Data section:
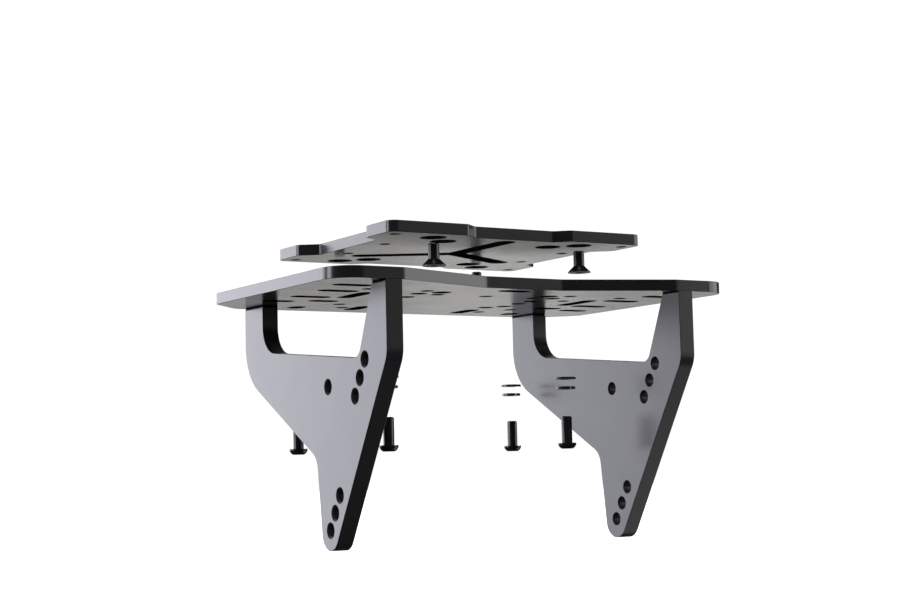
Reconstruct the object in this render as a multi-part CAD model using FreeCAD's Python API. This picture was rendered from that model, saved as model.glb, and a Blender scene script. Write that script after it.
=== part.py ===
import FreeCAD, Part
import math
import os

# An equipment deck in its taken-apart layout. A slotted deck plate stands on two side
# brackets, an adapter plate waits above it, four countersunk screws wait under the
# adapter plate, and four button head clamp screws wait under the deck with a flat
# washer and a lock washer each.
# Frame: X to the right, Y from the front to the rear, Z up. The origin lies on the axis
# of the middle holes of the two lower bolt rows, midway between the brackets.

V = FreeCAD.Vector
UP = V(0, 0, 1)
SIDES = (("left", -1), ("right", 1))
EDGE = 0.25                      # small bevel along every plate edge

# ---- driving dimensions, millimetres -------------------------------------------------

deck_width = 327.0
deck_depth = 223.2
deck_thickness = 8.2
deck_front_radius = 20.0
deck_rear_chamfer = 28.0
deck_rear_radius = 10.0
recess_depth = 27.8
recess_mouth = 226.0             # width of the front recess at the front edge
recess_floor = 64.2              # width of the front recess at its floor
recess_radius = 9.0

bracket_thickness = 12.6
bracket_pitch = 242.4            # outer face of one bracket to inner face of the other
bracket_depth = 222.4
front_upright_width = 18.9       # at the top, where it meets the deck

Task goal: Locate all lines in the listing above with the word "FreeCAD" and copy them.

Response:
Reconstruct the object in this render as a multi-part CAD model using FreeCAD's Python API. This picture was rendered from that model, saved as model.glb, and a Blender scene script. Write that script after it.
import FreeCAD, Part
V = FreeCAD.Vector